Söders Leidenschaft für die Politik beginnt schon früh. Während andere Jugendliche unter Postern von Fußballern oder Filmstars schlafen, hängt über seinem Bett ein Plakat mit der Ikone der CSU: Franz Josef Strauß. Als dieser Anfang 1983 als Wahlkämpfer in Nürnberg auftritt, wartet der junge Söder schon Stunden vorher in der ersten Reihe. Und noch Jahre später schwärmt er von Strauß' "fulminanter Rede". Vielleicht, so mutmaßen die Autoren der Biografie, hat es ihn beeindruckt, dass Strauß allen Anfeindungen zum Trotz stehen blieb und sich weder von Gegnern noch Medien umwerfen ließ.

Zumindest in dieser Beziehung macht es Söder dem bayerischen Übervater schnell nach und ist damit erfolgreich. Dabei kommt ihm offenbar auch seine Unermüdlichkeit zugute. Er ist jederzeit erreichbar, Wochenenden kennt er nicht. Schnell wird er zum "Immer-da-Söder", wie sich ein alter Weggefährte erinnert. Ob Grillfest, JU-Minigolfturnier oder eine Sitzung: Auf Söder ist Verlass. Unermüdlich organisiert er, schreibt Pressemitteilungen und knüpft nebenbei ein Netzwerk, das ihn später nach ganz oben tragen wird. Selbst zu seiner Abifeier geht er nicht, schließlich tagt der Arbeitskreis Entwicklungspolitik der Jungen Union.

Söders Umtriebigkeit und sein "Immer-da-sein" sowie ein gewisses Maß an Skrupellosigkeit werden schnell belohnt. Schon bald steigt er auf, er wird bayerischer JU-Chef, Vorsitzender des CSU-Kreisverbandes Nürnberg-West, Präsidiumsmitglied der CSU, Mitglied des Bayerischen Landtags. Da ist er gerade mal 27 Jahre alt. Keine zehn Jahre später wird er CSU-General, auch genannt "Stoibers Minenhund", es folgen: das Amt des Staatsminister für Europaangelegenheiten, das Umweltministerium sowie ab 2013 das Finanz- und Heimatministerium.

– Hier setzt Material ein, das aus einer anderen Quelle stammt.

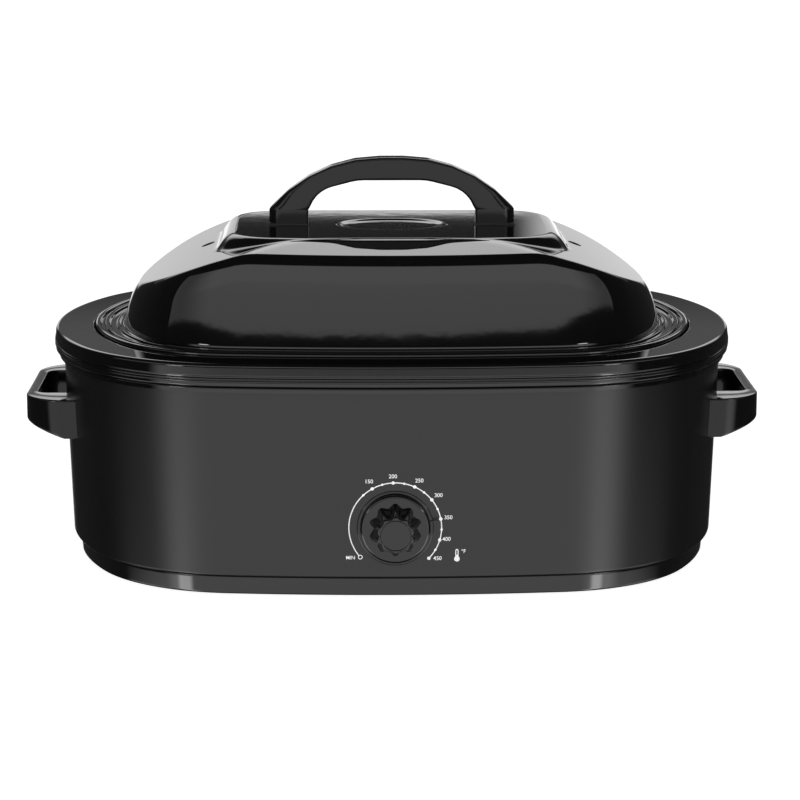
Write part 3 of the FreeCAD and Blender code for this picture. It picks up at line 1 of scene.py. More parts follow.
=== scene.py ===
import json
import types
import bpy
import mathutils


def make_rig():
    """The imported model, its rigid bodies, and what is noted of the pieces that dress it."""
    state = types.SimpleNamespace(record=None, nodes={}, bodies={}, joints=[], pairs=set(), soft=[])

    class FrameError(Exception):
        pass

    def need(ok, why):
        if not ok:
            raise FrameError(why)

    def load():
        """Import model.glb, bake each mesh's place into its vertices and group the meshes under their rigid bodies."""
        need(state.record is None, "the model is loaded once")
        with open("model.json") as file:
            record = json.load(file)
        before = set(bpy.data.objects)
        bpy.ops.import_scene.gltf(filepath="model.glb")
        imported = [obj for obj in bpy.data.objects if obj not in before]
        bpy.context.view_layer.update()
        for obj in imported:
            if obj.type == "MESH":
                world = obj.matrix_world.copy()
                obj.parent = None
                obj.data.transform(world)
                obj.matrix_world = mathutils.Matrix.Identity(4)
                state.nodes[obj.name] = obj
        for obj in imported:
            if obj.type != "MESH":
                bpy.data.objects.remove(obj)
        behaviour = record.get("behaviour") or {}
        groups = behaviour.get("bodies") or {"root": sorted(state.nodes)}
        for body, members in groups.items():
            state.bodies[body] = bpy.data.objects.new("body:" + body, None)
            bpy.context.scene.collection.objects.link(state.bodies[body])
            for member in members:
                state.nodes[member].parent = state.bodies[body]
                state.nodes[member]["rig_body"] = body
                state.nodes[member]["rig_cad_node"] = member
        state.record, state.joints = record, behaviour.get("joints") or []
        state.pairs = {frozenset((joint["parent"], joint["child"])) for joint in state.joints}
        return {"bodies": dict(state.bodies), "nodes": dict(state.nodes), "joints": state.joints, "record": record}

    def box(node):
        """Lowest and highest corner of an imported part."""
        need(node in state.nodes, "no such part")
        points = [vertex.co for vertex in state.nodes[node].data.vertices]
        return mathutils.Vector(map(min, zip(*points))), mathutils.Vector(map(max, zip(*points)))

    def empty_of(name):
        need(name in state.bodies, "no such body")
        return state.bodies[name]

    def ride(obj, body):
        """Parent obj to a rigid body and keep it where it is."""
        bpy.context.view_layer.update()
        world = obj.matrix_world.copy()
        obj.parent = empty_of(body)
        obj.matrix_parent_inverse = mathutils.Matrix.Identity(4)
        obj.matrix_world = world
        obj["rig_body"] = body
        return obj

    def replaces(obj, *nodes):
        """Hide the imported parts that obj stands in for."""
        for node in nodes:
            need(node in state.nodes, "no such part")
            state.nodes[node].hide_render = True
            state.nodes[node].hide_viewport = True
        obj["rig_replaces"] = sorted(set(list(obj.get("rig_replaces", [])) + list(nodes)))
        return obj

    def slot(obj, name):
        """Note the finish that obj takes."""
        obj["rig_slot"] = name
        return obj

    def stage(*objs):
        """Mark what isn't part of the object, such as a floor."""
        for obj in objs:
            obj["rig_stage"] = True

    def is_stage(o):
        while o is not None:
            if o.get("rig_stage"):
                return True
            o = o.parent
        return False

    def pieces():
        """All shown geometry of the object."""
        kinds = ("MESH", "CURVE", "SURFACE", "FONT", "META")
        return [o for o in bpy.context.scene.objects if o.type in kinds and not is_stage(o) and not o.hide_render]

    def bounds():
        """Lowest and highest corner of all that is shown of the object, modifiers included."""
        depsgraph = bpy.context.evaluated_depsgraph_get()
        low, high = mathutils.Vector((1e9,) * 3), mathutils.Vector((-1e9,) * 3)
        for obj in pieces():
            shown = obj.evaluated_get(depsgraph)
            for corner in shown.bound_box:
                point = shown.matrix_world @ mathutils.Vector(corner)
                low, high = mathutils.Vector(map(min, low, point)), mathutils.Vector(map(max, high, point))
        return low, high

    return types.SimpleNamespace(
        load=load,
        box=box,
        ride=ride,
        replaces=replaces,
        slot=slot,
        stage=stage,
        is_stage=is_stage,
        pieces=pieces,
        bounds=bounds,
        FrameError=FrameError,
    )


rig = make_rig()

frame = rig.load()

import json
import math

import bpy
import numpy as np
from bpy.props import FloatProperty, FloatVectorProperty, PointerProperty
from mathutils import Vector

bl_info = {
    "name": "Electric roaster oven",
    "version": (1, 0, 0),
    "blender": (4, 5, 0),
    "location": "3D View > Sidebar > Roaster",
    "description": "Dresses the roaster oven: painted body, enamelled pan and lid, handles and dial",
    "category": "Object",
}

SIZE_FILE = "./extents.json"
CAD_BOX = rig.bounds()

# ---- Places taken from the frame, metres ----
BODY_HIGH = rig.box("body_shell")[1]
RING_LOW, RING_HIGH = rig.box("base_ring")
WELL_LOW, WELL_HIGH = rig.box("heating_well")
PAN_LOW, PAN_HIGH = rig.box("cooking_pan")
LID_LOW, LID_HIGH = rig.box("lid_shell")
BRIDGE_LOW, BRIDGE_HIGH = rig.box("lid_handle")
GRIP_LOW, GRIP_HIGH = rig.box("side_handle_right")
BEZEL_LOW, BEZEL_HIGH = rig.box("dial_bezel")
KNOB_LOW, KNOB_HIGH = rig.box("control_knob")
CAP_LOW, CAP_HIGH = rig.box("knob_cap")
KNOB_AXIS = Vector(next(j for j in frame["joints"] if j["name"] == "knob_turn")["pos_m"])
CAP_RADIUS = (CAP_HIGH.x - CAP_LOW.x) / 2
CAP_BACK = KNOB_AXIS.y - CAP_HIGH.y

# ---- Plan outline of the body at its foot ----
FLARE = 0.0055              # how far the body leans out by its top edge
HALF_LENGTH = BODY_HIGH.x - FLARE
HALF_DEPTH = BODY_HIGH.y - FLARE
SIDE_RADIUS = 1.2
END_RADIUS = 0.253
CORNER_RADIUS = 0.133
OUTLINE = (HALF_LENGTH, HALF_DEPTH, SIDE_RADIUS, END_RADIUS, CORNER_RADIUS)
BODY_FOOT = RING_HIGH.z
BODY_TOP = BODY_HIGH.z
BODY_SLOPE = FLARE / (BODY_TOP - BODY_FOOT)

# ---- How finely surfaces are worked out ----
END_STEPS = 14
CORNER_STEPS = 30
SIDE_STEPS = 22
BEND_TURN = math.radians(11)
HOLD = 0.0005               # a straight run is held flat this close to its bends
SHARP = math.radians(38)
NEARLY_STRAIGHT = 1e-4      # a smaller turn, in radians, gets no arc
SAME_POINT = 1e-7
FLOOR_SHARES = np.linspace(0.08, 1.0, 9)[:-1]    # rings of a vessel's floor, as shares of its edge

QUARTER = math.pi / 2


# ======================= Sizes and colours a user can change =======================

def size(name, default, description):
    """A length in metres."""
    return FloatProperty(name=name, description=description, default=default, precision=4,
                         min=0.0, unit="LENGTH", subtype="DISTANCE")


def colour(name, default, description):
    """A linear red, green and blue."""
    return FloatVectorProperty(name=name, description=description, default=default, size=3,
                               min=0.0, max=1.0, subtype="COLOR")


def share(name, default, description, high=1.0):
    """A plain number from nought."""
    return FloatProperty(name=name, description=description, default=default, min=0.0, max=high,
                         subtype="FACTOR" if high == 1.0 else "NONE")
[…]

Söders erstaunliche Anpassungsfähigkeit

Gleich welches Amt er innehat, Söder zeigt dabei vor allem eines: eine erstaunliche Anpassungsfähigkeit. Als er Staatsminister für Europaangelegenheiten wird, ein auf den ersten Blick nicht gerade glanzvoller Posten, nennt er sich "bayerischer Außenminister". Als Umweltminister propagiert er ein "schwarz-grünes Lebensgefühl" in Bayern und kämpft plötzlich - entgegen der Parteilinie - gegen den Donauausbau.

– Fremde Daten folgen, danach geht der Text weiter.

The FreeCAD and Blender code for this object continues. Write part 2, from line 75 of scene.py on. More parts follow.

Söders Häutungen sind zahlreich. Dass er sich bei seinen Meinungswechseln von rationalen Erwägungen leiten lässt, scheint eher fraglich. Im Fall der plötzlich entflammten Donau-Begeisterung und den Schwärmereien vom "Leben im Einklang mit der Natur" spricht ein CSU-Landrat von "blankem Opportunismus dem vermeintlichen Wählerwillen gegenüber". Was wohl auch einer der Gründe sein dürfte, warum Söder, bis dahin eifriger Kernkraftbefürworter, nach Fukushima den schnellen Ausstieg aus der Atomkraft preist. Als er in einer Rede im Landtag dann davon redet, dass "wir nie Kernkraftfetischisten waren", lachen selbst Parteifreunde. Doch Söder ist schmerzfrei.

Schmerzfrei und vor allem ehrgeizig. Was auch nach Ansicht der Autoren der Hauptgrund dafür ist, warum Söder schließlich Ministerpräsident Seehofer beerbt. Und das, obwohl dieser ihn jahrelang zu verhindern suchte und ihm dabei "Schmutzeleien" vorwarf (derer er sich im übrigen selbst gerne bediente). Letztlich, so das Fazit der Biografen, wollte keiner so sehr das Amt wie Söder.

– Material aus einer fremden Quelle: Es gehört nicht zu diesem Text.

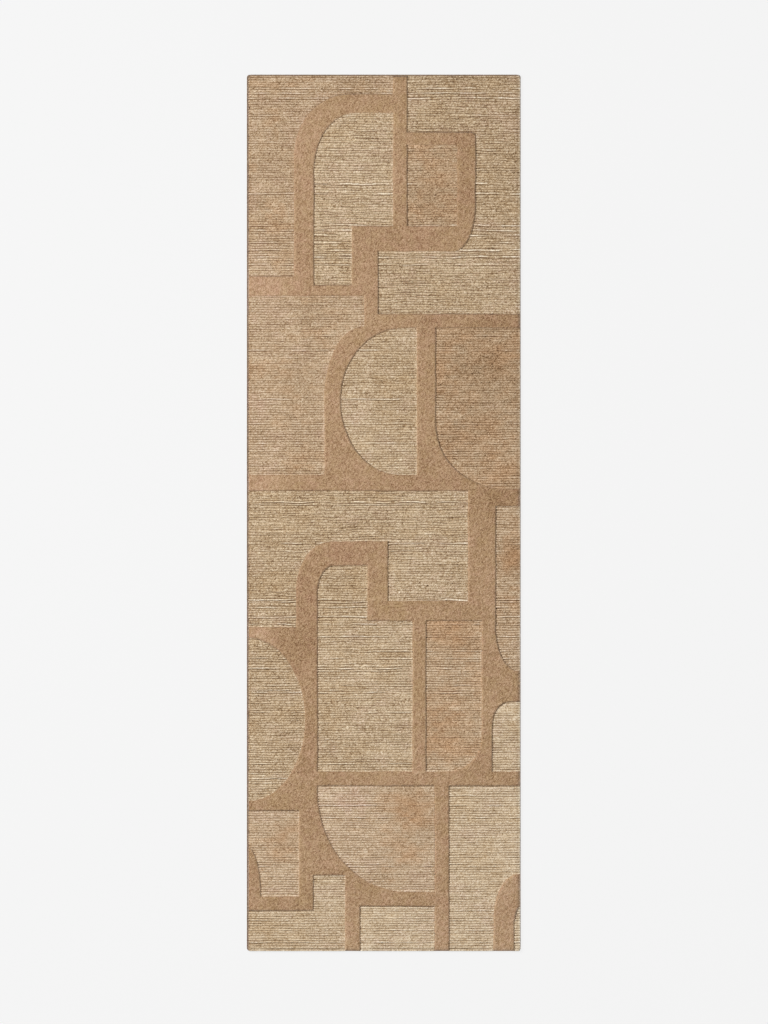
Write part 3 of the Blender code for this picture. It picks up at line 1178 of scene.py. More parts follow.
@dataclass(frozen=True)
class LoopField:
    """One recessed field of loop pile: rows of loops that run across the rug.

    Args:
        node: The solid that it stands for.
        dye: Its yarn.
        lay: How its rows lie.
        shade: How much lighter than the yarn the whole field is.
        drift: How far it drifts to ochre, or to rosy where negative.
        patches: Where its colour and wear differ.
        pitch: The distance from row to row.
        lines_per_row: Grid lines in one row.
        loop_step: The length of one loop along its row.
        furrow: How deep the furrow between two rows is.
        spare: How far a quiet row's back stays below the solid's top.
        headroom: How far a loop may stand above it.
        proud_rise: How far a proud row rises.
        loop_relief: How far a loop stands out from its neighbours.
        flattened: How light a trodden row is all over, between its painted furrow shade and its
            back.
        edge_roll: How wide the strip is where rows roll down or swell up at the field's edge.
        edge_drop: How far the rows roll down.
        edge_swell: How far the rows swell above the solid's top.
        tuck: How far the field spreads against the pile beside it.
        proud_painted_highlight: How much lighter a proud row is.
        loop_shade: How much single loops differ in shade.
        pair_shade: How much short stretches of three lines differ in shade.
        swell_painted_highlight: How much lighter a swollen edge is.
        ridge_painted_highlight: How much lighter the line just inside an upper edge is.
    """

    node: str
    dye: Dye
    lay: RowLay
    shade: float = 0.0
    drift: float = 0.0
    patches: tuple[Patch, ...] = ()
    pitch: float = 6.8 * MM
    lines_per_row: int = 6
    loop_step: float = 2.6 * MM
    furrow: float = 1.8 * MM
    spare: float = 0.6 * MM
    headroom: float = 0.6 * MM
    proud_rise: float = 0.5 * MM
    loop_relief: float = 0.25 * MM
    flattened: float = 0.6
    edge_roll: float = 3.0 * MM
    edge_drop: float = 0.3 * MM
    edge_swell: float = 0.5 * MM
    tuck: float = 0.28 * MM
    proud_painted_highlight: float = 0.24
    loop_shade: float = 0.2
    pair_shade: float = 0.14
    swell_painted_highlight: float = 0.28
    ridge_painted_highlight: float = 0.1

    def build(self, node: bpy.types.Object) -> bpy.types.Object:
        """Works out the rows inside the field's outline.

        The grid's lines lie at fixed shares of each row, and stray with it: Y is the row's own Y
        plus a smooth noise. Row numbers count from the rug's middle, so rows line up from one
        field to the next.

        Args:
            node: The field's solid.

        Returns:
            The piece.
        """
        habit = self.lay.value
        low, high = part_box(self.node)
        step = self.pitch / self.lines_per_row
        lines = steps_across(low.y, high.y, step, 4)
        columns = steps_across(low.x, high.x, self.loop_step, 4)
        x, level = np.meshgrid(columns * self.loop_step, lines * step)
        y = level + habit.roam * smooth_noise(x, level, habit.roam_cell, Seed.ROW_ROAM)
        y += habit.wiggle * smooth_noise(x, level, (12 * MM, 9 * MM), Seed.ROW_WIGGLE)
        line = np.broadcast_to(lines[:, None], x.shape).ravel()
        column = np.broadcast_to(columns[None, :], x.shape).ravel()

        def relief(spot: Spot) -> tuple[np.ndarray, dict[str, np.ndarray]]:
            """The rows' heights and values at the kept vertices."""
            return self.relief(spot, line[spot.index], column[spot.index], high.z)

        name = self.node.replace("loop_", "loop_pile_")
        return carved_pile(name, Outline.of_node(node), (x, y), low.z, relief, self.tuck)

    def relief(
        self, spot: Spot, line: np.ndarray, column: np.ndarray, top: float
    ) -> tuple[np.ndarray, dict[str, np.ndarray]]:
        """Height from the row's round back, its furrow, its loops and the rolled edge.

        A row's back is a sine over its lines to the power 1.2. Each row has its own noise along X,
        in long and in short stretches, for how proud it stands, and another for how deep its
        furrow is. A few bold rows add to both. Each loop adds a random height and shade of its own.

        Args:
            spot: The kept vertices.
            line: The grid line of each one.
            column: The grid column of each one.
            top: The height of the solid's top.

        Returns:
            The heights, and the values crest, shade and drift.
        """
        habit = self.lay.value
        x, y = spot.place.T
        row = line // self.lines_per_row
        share = (line % self.lines_per_row) / self.lines_per_row
        back = np.sin(math.pi * share) ** 1.2
        wear, shade, drift = self.ageing(x, y)

        proud = 0.55 * smooth_noise(x, row, (60 * MM, 1), Seed.PROUD_LONG)
        proud += 0.4 * smooth_noise(x, row, (20 * MM, 1), Seed.PROUD_SHORT)
        deep = 0.65 * smooth_noise(x, row, (50 * MM, 1), Seed.DEEP_LONG)
        deep += 0.45 * smooth_noise(x, row, (14 * MM, 1), Seed.DEEP_SHORT)
        chosen = np.clip(2 * speckle(row, 0 * row, Seed.BOLD_ROW) - 1.5, 0, 1.3)
        stretch = np.clip(0.35 + smooth_noise(x, row, (34 * MM, 1), Seed.BOLD_STRETCH), 0, 1)
        bold = habit.bold * chosen * stretch
        proud, deep = habit.uneven * proud + 1.6 * bold, habit.uneven * deep + bold

        tight = np.clip(0.8 + 0.8 * deep, 0.05, 1.9)
        flat = 0.85 * wear
        loop = habit.mottle * speckle(line // 2, column, Seed.LOOP_HEIGHT)
        pair = habit.mottle * speckle(line // 3, column, Seed.LOOP_SHADE)
        near = np.clip(1 - spot.distance / self.edge_roll, 0, 1)
        lee = spot.lee()
        roll = near**2 * np.clip(0.3 - lee, 0, 1) * spot.depth()
        swell = near * np.clip(1.4 * lee, 0, 1)
        # Painted highlight: a light line about 4 mm inside each upper edge of the field.
        ridge = np.clip(1 - np.abs(spot.distance - 4 * MM) / (3 * MM), 0, 1) * spot.side(0, 1)

        height = top - self.spare - self.furrow * tight * (1 - back) * (1 - flat)
        height += self.proud_rise * proud * back + self.loop_relief * loop
        height += 0.6 * swell * (self.edge_swell + top - height) - self.edge_drop * roll
        height = np.minimum(height, top + self.headroom)
        # Painted shade: the crest value darkens the furrows, and the rolled edges a little more;
        # trodden rows get an even share.
        crest = np.clip(1 - (1 - back) * tight, 0, 1) * (1 - 0.2 * roll)
        crest = crest + (self.flattened - crest) * flat
        # Painted highlight: swollen edges on the lee side get a lighter crest, and more shade
        # below.
        crest += 0.6 * swell * (1 - crest)
        # Painted highlight: proud rows are painted lighter along their backs; single loops differ
        # in shade at random.
        shade += self.proud_painted_highlight * proud * back * (1 - flat) + self.loop_shade * loop
        shade += self.swell_painted_highlight * swell + self.ridge_painted_highlight * ridge + self.pair_shade * pair
        return height, {"crest": crest, "shade": shade, "drift": drift}

    def ageing(self, x: np.ndarray, y: np.ndarray) -> tuple[np.ndarray, np.ndarray, np.ndarray]:
        """Ages the field: cloudy noise, wide and small, and on top of it each patch's bell curve.

        Args:
            x: Places across the rug.
            y: Places along the rug.

        Returns:
            The wear from 0 to 1, the shade, and the drift from -1 to 1.
        """
        wear = 0.5 * smooth_noise(x, y, (60 * MM, 45 * MM), Seed.FIELD_WEAR) - 0.2
        wear = np.clip(wear, 0, 1)
        shade = self.shade + 0.04 * smooth_noise(x, y, (90 * MM, 60 * MM), Seed.FIELD_SHADE_WIDE)
        shade += 0.05 * smooth_noise(x, y, (26 * MM, 18 * MM), Seed.FIELD_SHADE_SMALL)
        drift = self.drift + 0.3 * smooth_noise(x, y, (75 * MM, 50 * MM), Seed.FIELD_DRIFT_WIDE)
        drift += 0.3 * smooth_noise(x, y, (20 * MM, 14 * MM), Seed.FIELD_DRIFT_SMALL)
        for patch in self.patches:
            weight = patch.weight(x, y)
            wear += patch.wear * weight
            shade += patch.shade * weight
            drift += patch.ochre * weight
        return np.clip(wear, 0, 1), shade, np.clip(drift, -1, 1)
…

Doch reicht das auch, um Ministerpräsident zu bleiben? Diese Frage kann das Buch nicht beantworten, das wird sich vermutlich  erst in den nächsten Tagen und Wochen herausstellen. Schließlich ist es eine Sache, im CSU-internen Machtkampf durch ein gehöriges Maß an Cleverness und Schamlosigkeit zu siegen. Eine andere ist es, die Herzen der Wähler zu gewinnen. Hier sieht es gerade nicht gut aus für Söder, der selbst nur zu gut weiß: Wer es nicht bringt, mit dem kennt die CSU kein Erbarmen.